MongoDB supports two main ways of
representing relationships between data:
1. Embedding
2. Referencing
Both methods have their
advantages and disadvantages, depending on the data and the type of query that
is needed.
1.
Embedding:
Embedding refers
to the practice of storing related data within the same document. This is
useful when the related data is tightly coupled and accessed together
frequently.
Use Case
for Embedding:
- When
to Embed:
- When
you have a small amount of related data that will not change frequently.
- When
related data will always be retrieved together (i.e., low update frequency).
- For
one-to-many relationships where the "many" part is small and
not likely to grow significantly.
Advantages
of Embedding:
- Performance:
Faster reads since all related data is stored in a single document and can
be retrieved in one query.
- Atomic
Operations: Updates to a document are atomic, meaning you
can update all parts of the document in one operation.
- Simplified
Schema: Embedding allows for simpler schema designs,
as related data is kept together.
Disadvantages
of Embedding:
- Data
Duplication: If the same data is embedded in multiple
documents, there is redundancy, which can lead to storage inefficiencies.
- Document
Size Limitation: MongoDB has a 16MB document size limit.
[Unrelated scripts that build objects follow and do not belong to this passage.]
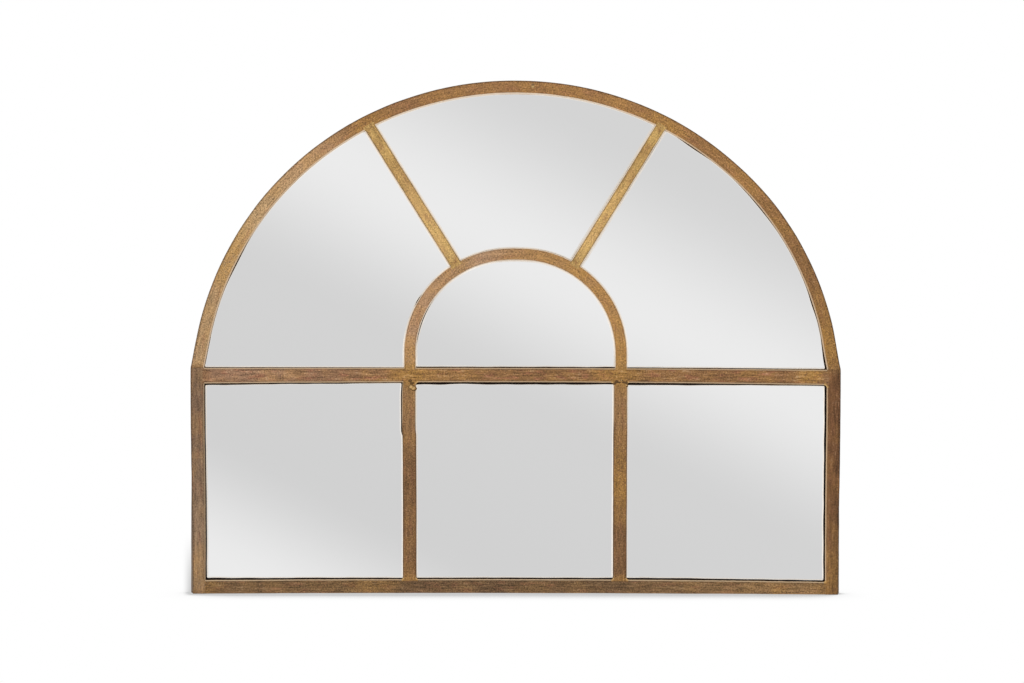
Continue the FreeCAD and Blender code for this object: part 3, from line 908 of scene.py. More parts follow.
def linked(name: str, data: bpy.types.ID) -> Piece:
    """An object for a mesh, curve, lamp or camera, linked to the scene."""
    made = bpy.data.objects.new(name, data)
    bpy.context.scene.collection.objects.link(made)
    return made


def curve_object(name: str, points: Sequence[Sequence[float]], closed: bool) -> Piece:
    """A curve of straight runs through these points."""
    curve = bpy.data.curves.new(name, "CURVE")
    curve.dimensions = "3D"
    spline = curve.splines.new("POLY")
    spline.points.add(len(points) - 1)
    for place, point in zip(spline.points, points):
        place.co = (*point, 1.0)
    spline.use_cyclic_u = closed
    return linked(name, curve)


def mesh_object(name: str, shape: Shape) -> Piece:
    """Turn an edited mesh into an object as it is."""
    mesh = bpy.data.meshes.new(name)
    shape.to_mesh(mesh)
    shape.free()
    return linked(name, mesh)


def solid_object(name: str, shape: Shape) -> Piece:
    """Turn an edited mesh into an object with its seams closed and its faces outward."""
    bmesh.ops.remove_doubles(shape, verts=shape.verts, dist=WELD_TOLERANCE)
    bmesh.ops.recalc_face_normals(shape, faces=shape.faces)
    return mesh_object(name, shape)


@contextmanager
def edited(piece: Piece) -> Iterator[Shape]:
    """Open a piece's mesh for editing, and put it back."""
    shape = bmesh.new()
    shape.from_mesh(piece.data)
    yield shape
    shape.to_mesh(piece.data)
    shape.free()


def baked(piece: Piece) -> bpy.types.Mesh:
    """The mesh that a piece's modifiers make."""
    bpy.context.view_layer.update()
    graph = bpy.context.evaluated_depsgraph_get()
    return bpy.data.meshes.new_from_object(piece.evaluated_get(graph), depsgraph=graph)


def cut_away(piece: Piece, tool: Piece) -> None:
    """Take a tool's shape out of a piece and remove the tool."""
    modifier = piece.modifiers.new("cut", "BOOLEAN")
    modifier.operation = "DIFFERENCE"
    modifier.solver = "EXACT"
    modifier.object = tool
    mesh = baked(piece)
    piece.modifiers.remove(modifier)
    old, piece.data = piece.data, mesh
    mesh.name = piece.name
    bpy.data.meshes.remove(old)
    bpy.data.objects.remove(tool)


def joined_piece(name: str, pieces: Sequence[Piece]) -> Piece:
    """One object from several."""
    shape = bmesh.new()
    for piece in pieces:
        shape.from_mesh(piece.data)
        bpy.data.objects.remove(piece)
    return mesh_object(name, shape)


def dress(piece: Piece, material: Material) -> None:
    """Give a piece this one material."""
    piece.data.materials.clear()
    piece.data.materials.append(material)


def finish_piece(
    piece: Piece,
    body: str,
    nodes: Sequence[str] = (),
    material: Material | None = None,
) -> None:
    """Smooth a piece and tell the frame about it.

    Args:
        piece: The finished mesh.
        body: The body that it moves with.
        nodes: The frame's nodes that it stands for.
        material: Its material, unless it has one.
    """
    if material is not None:
        dress(piece, material)
    piece.data.shade_smooth()
    piece.data.set_sharp_from_angle(angle=math.radians(38))
    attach(piece, body)
    if nodes:
        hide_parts(*nodes)
    log.info("%s rides on %s, %d faces", piece.name, body, len(piece.data.polygons))


class GrownPiece:
    """A Geometry Nodes tree with named inputs, and the plain meshes that it makes."""

    def __init__(self, name: str, inputs: Mapping[str, str]) -> None:
        """Start a tree.

        Args:
            name: The tree's name.
            inputs: Each input's name and kind of socket. The material comes last by itself.
        """
        tree = bpy.data.node_groups.new(name, "GeometryNodeTree")
        face = tree.interface
        face.new_socket("Geometry", in_out="INPUT", socket_type="NodeSocketGeometry")
        face.new_socket("Geometry", in_out="OUTPUT", socket_type="NodeSocketGeometry")
        self.identifiers = {}
        for label, kind in [*inputs.items(), ("Material", "Material")]:
            socket = face.new_socket(label, in_out="INPUT", socket_type="NodeSocket" + kind)
            self.identifiers[label] = socket.identifier
        self.sheet = Sheet(tree)
        self.group = tree.nodes.new("NodeGroupInput")

    def given(self, label: str) -> Wire:
        """One of the tree's inputs."""
        return Wire(self.sheet, self.group.outputs[label])

    def shape_of(self, label: str) -> Wire:
        """The shape of an object that is an input."""
        return self.sheet.add("GeometryNodeObjectInfo", None, {"Object": self.given(label)}, "Geometry")

    def store(self, geometry: Wire, name: str, value: Wire) -> Wire:
        """Keep a number on every point under a name."""
        settings = {"data_type": "FLOAT", "domain": "POINT"}
        values = {"Geometry": geometry, "Name": name, "Value": value}
        return self.sheet.add("GeometryNodeStoreNamedAttribute", settings, values)

    def stored(self, name: str) -> Wire:
        """A number that every point has under this name."""
        return self.sheet.add("GeometryNodeInputNamedAttribute", {"data_type": "FLOAT"}, {"Name": name})

    def close(self, geometry: Wire) -> None:
        """End the tree in plain geometry with its material."""
        plain = self.sheet.add("GeometryNodeRealizeInstances", None, {"Geometry": geometry})
        values = {"Geometry": plain, "Material": self.given("Material")}
        dressed = self.sheet.add("GeometryNodeSetMaterial", None, values)
        self.sheet.add("NodeGroupOutput", None, {0: dressed})

    def grow(self, name: str, values: Mapping[str, object], helpers: Sequence[Piece]) -> Piece:
        """Run the tree once and keep its result as a plain mesh.

        Args:
            name: The new piece's name.
            values: A value for each of the tree's inputs.
            helpers: Objects that only the tree needed, which are removed.

        Returns:
            The new piece.
        """
        host = linked(name + "_host", bpy.data.meshes.new(name + "_host"))
        modifier = host.modifiers.new("grow", "NODES")
        modifier.node_group = self.sheet.tree
        for label, value in values.items():
            modifier[self.identifiers[label]] = value
        mesh = baked(host)
        mesh.name = name
        host.modifiers.remove(modifier)
        for used in (host, *helpers):
            bpy.data.objects.remove(used)
        return linked(name, mesh)


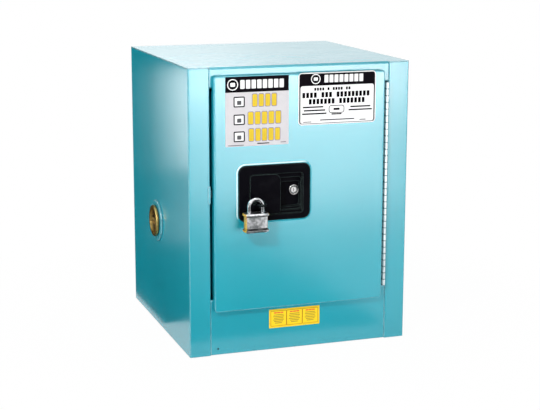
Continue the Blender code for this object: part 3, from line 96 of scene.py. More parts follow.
class Graph:
    def __init__(self, owner, outputKind="ShaderNodeOutputMaterial"):
        self.owner = owner
        owner.use_nodes = True
        self.nodes = owner.node_tree.nodes
        self.links = owner.node_tree.links
        self.nodes.clear()
        self.output = self.nodes.new(outputKind)

    def add(self, kind, settings=None, values=None):
        node = self.nodes.new(kind)
        for key, value in (settings or {}).items():
            setattr(node, key, value)
        pairs = values.items() if isinstance(values, dict) else enumerate(values or [])
        for key, value in pairs:
            self.plug(node.inputs[key], value)
        return Made(self, node)

    def plug(self, socket, value):
        if isinstance(value, Flow):
            self.links.new(value.socket, socket)
        elif value is not None:
            socket.default_value = value

    def place(self, scale=(1, 1, 1)):
        coords = self.add("ShaderNodeTexCoord").out("Object")
        return self.add("ShaderNodeMapping", None, {"Vector": coords, "Scale": scale}).out()

    def along(self, axis):
        return self.add("ShaderNodeSeparateXYZ", None, [self.place()]).out(axis)

    def facing(self):
        normal = self.add("ShaderNodeTexCoord").out("Normal")
        return self.add("ShaderNodeSeparateXYZ", None, [normal])

    def noise(self, scale, detail=2.0, rough=0.5, stretch=(1, 1, 1)):
        return self.add("ShaderNodeTexNoise", None, {
            "Vector": self.place(stretch), "Scale": scale, "Detail": detail, "Roughness": rough,
        }).out("Fac")

    def mix(self, factor, first, second):
        # A colour Mix node has its factor and its two colours at these sockets
        made = self.add("ShaderNodeMix", {"data_type": "RGBA"}, {0: factor, 6: first, 7: second})
        return made.out(2)

    def rounded(self, radius):
        return self.add("ShaderNodeBevel", {"samples": 4}, {"Radius": radius}).out()

    def edge(self, rounded):
        # 0 on the flats, and more where the rounded normal leaves the true one
        true = self.add("ShaderNodeNewGeometry").out("Normal")
        turn = self.add("ShaderNodeVectorMath", {"operation": "DOT_PRODUCT"}, [rounded, true])
        return 1.0 - turn.out("Value")

    def bump(self, height, depth, normal=None):
        return self.add("ShaderNodeBump", None, {
            "Strength": 1.0, "Distance": depth, "Height": height, "Normal": normal,
        }).out()

    def seenRays(self):
        rays = self.add("ShaderNodeLightPath")
        seen = rays.out("Is Camera Ray") + rays.out("Is Glossy Ray") + rays.out("Is Transmission Ray")
        return seen.clamped()

    def show(self, shader):
        self.links.new(shader.socket, self.output.inputs[0])
        return self.owner

    def surface(self, sockets):
        return self.show(self.add("ShaderNodeBsdfPrincipled", None, sockets).out())


def newGraph(name):
    return Graph(bpy.data.materials.new(name))


def grey(level):
    return (level, level, level, 1.0)


def shaded(colour, share):
    return tuple(min(1.0, channel * share) for channel in colour[:3]) + (1.0,)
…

Embedding too much data can quickly lead to large documents that exceed
this limit.
- Hard
to Update: If the embedded data needs to be updated
independently, you may need to modify many documents.
Example:
A blog post and its comments
could be stored in a single document, as the comments are closely related to
the blog post and are typically retrieved together.
json
CopyEdit
{
"_id": 1,
"title": "MongoDB for
Beginners",
"content": "This is a blog
post about MongoDB.",
"comments": [
{ "author": "Alice", "text":
"Great post!" },
{ "author": "Bob", "text":
"Very helpful, thanks!" }
]
}
2.
Referencing:
Referencing involves
storing data in separate documents and linking them together using references
(such as object IDs). This is typically used for more complex relationships or
when the related data changes frequently.
Use Case
for Referencing:
- When
to Reference:
- When
data is large or changes frequently.
- When
you have many-to-many or one-to-many relationships.
- When
you want to avoid data duplication, such as when different documents need
to reference the same piece of data.
Advantages
of Referencing:
- Avoid
Redundancy: No duplication of data since you store
references to the related data rather than embedding it.
- Better
for Larger Data: Suitable for large datasets that might exceed
document size limits.
- Flexibility: If
the referenced data changes, you only need to update it in one place.
Disadvantages
of Referencing:
- Multiple
Queries Required: To retrieve related data, multiple queries
are needed to first get the parent document and then retrieve the
referenced documents.
- Complexity: Queries
and updates become more complex since you need to manage the relationships
and use techniques like $lookup to join data from different collections.
Example:
Consider a system where authors
and books are stored in separate collections. A book document might reference
the author by using the author's ID.
Authors Collection:
json
CopyEdit
{
"_id": 1,
"name": "John Doe"
}
Books Collection:
json
CopyEdit
{
"_id": 100,
"title": "Learn MongoDB",
"author_id": 1
}
To retrieve a book along with its
author's details, you would perform two queries: one for the book and one for
the author.
Embedding
vs. Referencing:
When to
Embed:
- The
data is closely related and will always be queried together.
- The
embedded data is small, and the size limit is not an issue.
- You
need fast read performance for related data.
When to
Reference:
- The
data is large or frequently updated.
- The
related data might change independently.
- You
need to minimize duplication and avoid redundancy.
- You
are working with many-to-many relationships.
Examples
and Use Cases:
Example
1: Embedding (Blog Post with Comments)
- Scenario: A
blog post is usually read with all its comments together.
- Recommended: Embed
comments within the blog post document.
Example
2: Referencing (Users and Orders)
- Scenario: A
user can place multiple orders, and the orders may contain different
items. The orders might be stored in a separate collection.
- Recommended: Use
referencing to link the user to each order (e.g., user_id in the order
document).
Example
3: Embedding vs. Referencing in E-commerce
- Embedding:
Store product information (e.g., price, description, images) inside an
order document if the product info does not change often.
- Referencing:
Store product information in a separate collection and reference it in the
order document when the product information is frequently updated.
Best
Practices:
1. Keep the
Data Small for Embedding: Embed data only if it is small and will be
frequently accessed together.
2. Use
References for Larger Data: For data that changes often, use references to
avoid duplication and ensure consistency.
3. Monitor
Query Performance: Embedding data may be faster for reads, but
referencing data can scale better as the database grows.
Conclusion:
Deciding whether to embed or
reference data in MongoDB depends on your application's needs. Embedding is often
simpler and faster for read-heavy workloads with small data, while referencing
provides more flexibility for complex relationships and larger datasets. Always
consider the size of the data, query patterns, and the need for data
consistency when choosing your approach.